[TASK DETAILS]
Note each line of the listing that contains the string "three", and copy it.

[RECORDED DATA]
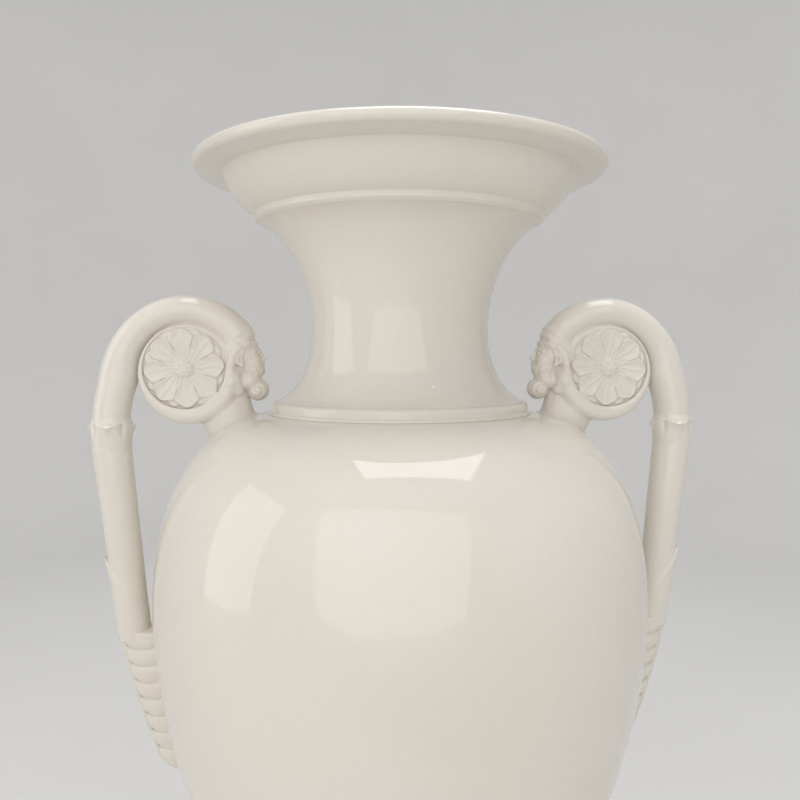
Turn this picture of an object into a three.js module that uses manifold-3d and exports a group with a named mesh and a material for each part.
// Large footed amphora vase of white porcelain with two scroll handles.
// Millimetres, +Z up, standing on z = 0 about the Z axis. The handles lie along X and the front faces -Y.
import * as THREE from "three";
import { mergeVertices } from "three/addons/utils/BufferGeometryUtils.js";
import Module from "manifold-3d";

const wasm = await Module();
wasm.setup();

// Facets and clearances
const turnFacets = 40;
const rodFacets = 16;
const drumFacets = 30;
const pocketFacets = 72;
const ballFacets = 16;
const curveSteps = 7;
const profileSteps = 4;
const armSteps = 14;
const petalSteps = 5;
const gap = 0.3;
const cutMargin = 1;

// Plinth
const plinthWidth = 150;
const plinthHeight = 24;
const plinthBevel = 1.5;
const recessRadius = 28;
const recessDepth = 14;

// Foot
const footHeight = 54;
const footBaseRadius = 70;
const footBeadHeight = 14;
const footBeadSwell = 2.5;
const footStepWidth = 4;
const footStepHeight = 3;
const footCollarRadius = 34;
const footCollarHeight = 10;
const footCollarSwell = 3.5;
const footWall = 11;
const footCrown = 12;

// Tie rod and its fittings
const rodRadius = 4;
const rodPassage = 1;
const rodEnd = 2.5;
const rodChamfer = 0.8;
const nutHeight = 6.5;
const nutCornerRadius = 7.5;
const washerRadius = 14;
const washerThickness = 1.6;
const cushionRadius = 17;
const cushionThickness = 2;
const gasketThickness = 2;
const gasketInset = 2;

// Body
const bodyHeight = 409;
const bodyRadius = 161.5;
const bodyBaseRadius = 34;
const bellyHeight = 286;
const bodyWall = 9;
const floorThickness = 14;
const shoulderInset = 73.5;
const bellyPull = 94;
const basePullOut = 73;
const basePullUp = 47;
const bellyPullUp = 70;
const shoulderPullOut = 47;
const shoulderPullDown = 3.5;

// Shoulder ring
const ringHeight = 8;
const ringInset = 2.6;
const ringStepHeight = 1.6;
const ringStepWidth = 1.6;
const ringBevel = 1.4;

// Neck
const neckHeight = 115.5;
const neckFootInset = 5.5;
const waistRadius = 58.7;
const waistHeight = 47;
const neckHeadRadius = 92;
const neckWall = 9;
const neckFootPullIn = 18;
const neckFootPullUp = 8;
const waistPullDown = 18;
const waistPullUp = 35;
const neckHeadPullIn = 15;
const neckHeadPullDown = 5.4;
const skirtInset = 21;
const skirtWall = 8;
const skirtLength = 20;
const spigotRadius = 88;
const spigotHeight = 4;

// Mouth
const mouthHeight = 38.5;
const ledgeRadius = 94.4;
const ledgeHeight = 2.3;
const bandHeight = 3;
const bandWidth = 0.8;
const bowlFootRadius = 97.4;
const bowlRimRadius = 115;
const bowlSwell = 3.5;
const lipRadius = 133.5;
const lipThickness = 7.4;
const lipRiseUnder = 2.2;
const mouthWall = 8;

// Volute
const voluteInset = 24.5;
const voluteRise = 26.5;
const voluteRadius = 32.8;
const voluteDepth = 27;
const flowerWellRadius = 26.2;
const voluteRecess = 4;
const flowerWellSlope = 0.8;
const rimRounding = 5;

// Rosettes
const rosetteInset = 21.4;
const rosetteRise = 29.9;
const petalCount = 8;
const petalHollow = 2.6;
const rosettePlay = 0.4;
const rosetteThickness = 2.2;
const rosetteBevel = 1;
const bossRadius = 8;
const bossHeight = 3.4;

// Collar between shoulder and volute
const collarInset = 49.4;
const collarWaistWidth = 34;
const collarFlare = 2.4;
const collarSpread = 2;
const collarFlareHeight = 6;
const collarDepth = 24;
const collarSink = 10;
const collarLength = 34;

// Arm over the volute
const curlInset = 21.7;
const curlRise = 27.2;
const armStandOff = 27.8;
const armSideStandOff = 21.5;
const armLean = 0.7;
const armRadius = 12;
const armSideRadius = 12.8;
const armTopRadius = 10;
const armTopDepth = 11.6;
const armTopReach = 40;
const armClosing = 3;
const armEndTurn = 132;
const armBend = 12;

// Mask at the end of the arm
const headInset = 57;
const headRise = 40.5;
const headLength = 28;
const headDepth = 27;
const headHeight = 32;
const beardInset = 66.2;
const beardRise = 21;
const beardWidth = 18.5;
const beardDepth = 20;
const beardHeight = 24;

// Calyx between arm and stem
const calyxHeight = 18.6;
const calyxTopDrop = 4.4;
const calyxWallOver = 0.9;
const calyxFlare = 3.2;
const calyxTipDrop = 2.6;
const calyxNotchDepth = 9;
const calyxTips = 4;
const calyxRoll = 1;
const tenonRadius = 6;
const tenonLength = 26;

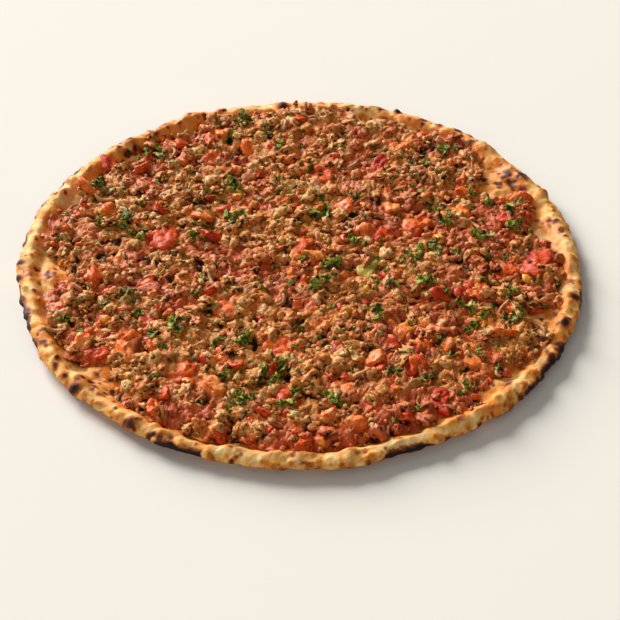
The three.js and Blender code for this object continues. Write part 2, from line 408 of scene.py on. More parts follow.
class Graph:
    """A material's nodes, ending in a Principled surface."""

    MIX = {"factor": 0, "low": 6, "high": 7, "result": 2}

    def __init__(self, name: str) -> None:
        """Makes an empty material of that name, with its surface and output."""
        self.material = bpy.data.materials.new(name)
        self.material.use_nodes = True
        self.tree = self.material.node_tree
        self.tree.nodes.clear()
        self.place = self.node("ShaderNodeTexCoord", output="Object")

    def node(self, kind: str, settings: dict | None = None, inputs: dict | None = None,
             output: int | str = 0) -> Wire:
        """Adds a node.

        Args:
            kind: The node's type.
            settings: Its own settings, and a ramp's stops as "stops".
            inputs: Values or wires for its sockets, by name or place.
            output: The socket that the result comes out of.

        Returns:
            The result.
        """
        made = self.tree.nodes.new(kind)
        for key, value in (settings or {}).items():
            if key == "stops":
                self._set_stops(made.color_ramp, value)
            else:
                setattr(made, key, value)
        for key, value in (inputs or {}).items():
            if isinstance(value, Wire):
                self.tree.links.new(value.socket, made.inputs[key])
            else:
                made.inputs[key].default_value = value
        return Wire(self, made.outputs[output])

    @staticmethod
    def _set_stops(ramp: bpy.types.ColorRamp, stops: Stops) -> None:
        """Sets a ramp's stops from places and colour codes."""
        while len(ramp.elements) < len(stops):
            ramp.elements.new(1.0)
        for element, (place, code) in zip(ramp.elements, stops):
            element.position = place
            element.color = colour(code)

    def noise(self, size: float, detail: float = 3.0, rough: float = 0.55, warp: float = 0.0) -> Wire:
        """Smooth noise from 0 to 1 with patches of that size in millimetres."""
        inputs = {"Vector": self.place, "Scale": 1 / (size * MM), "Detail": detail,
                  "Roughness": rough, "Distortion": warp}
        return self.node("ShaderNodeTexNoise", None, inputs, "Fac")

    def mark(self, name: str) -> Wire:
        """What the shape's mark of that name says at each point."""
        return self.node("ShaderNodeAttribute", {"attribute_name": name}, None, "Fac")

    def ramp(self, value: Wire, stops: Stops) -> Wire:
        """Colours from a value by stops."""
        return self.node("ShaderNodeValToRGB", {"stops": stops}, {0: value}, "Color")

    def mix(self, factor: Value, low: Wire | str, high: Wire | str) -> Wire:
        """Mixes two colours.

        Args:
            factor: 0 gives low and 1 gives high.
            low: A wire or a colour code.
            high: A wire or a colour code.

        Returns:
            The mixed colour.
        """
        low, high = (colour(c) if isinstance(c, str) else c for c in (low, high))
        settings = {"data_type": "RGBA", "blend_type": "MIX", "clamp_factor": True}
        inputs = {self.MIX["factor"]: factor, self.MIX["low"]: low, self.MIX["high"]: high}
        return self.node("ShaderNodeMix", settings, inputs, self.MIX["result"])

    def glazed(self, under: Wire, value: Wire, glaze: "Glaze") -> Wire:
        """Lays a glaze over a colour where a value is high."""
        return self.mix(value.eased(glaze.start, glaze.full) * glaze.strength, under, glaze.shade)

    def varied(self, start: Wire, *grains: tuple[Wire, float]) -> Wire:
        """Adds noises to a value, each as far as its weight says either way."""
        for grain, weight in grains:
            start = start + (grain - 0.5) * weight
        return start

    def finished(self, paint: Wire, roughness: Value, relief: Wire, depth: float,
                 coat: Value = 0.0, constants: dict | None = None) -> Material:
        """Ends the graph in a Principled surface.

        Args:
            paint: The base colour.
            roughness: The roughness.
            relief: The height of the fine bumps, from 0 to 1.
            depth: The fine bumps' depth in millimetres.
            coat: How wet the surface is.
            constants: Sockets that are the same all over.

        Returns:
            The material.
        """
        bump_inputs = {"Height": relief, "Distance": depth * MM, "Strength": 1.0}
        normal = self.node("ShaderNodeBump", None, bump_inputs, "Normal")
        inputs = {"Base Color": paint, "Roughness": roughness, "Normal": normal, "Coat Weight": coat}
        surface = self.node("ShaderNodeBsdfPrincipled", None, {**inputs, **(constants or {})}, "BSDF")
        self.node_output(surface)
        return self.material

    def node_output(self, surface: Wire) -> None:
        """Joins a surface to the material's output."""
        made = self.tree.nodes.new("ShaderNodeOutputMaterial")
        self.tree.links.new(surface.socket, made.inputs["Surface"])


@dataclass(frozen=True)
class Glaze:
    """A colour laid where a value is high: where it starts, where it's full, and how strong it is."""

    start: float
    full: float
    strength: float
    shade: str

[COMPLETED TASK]
Turn this picture of an object into a three.js module that uses manifold-3d and exports a group with a named mesh and a material for each part.
import * as THREE from "three";
import { mergeVertices } from "three/addons/utils/BufferGeometryUtils.js";
The three.js and Blender code for this object continues. Write part 2, from line 408 of scene.py on. More parts follow.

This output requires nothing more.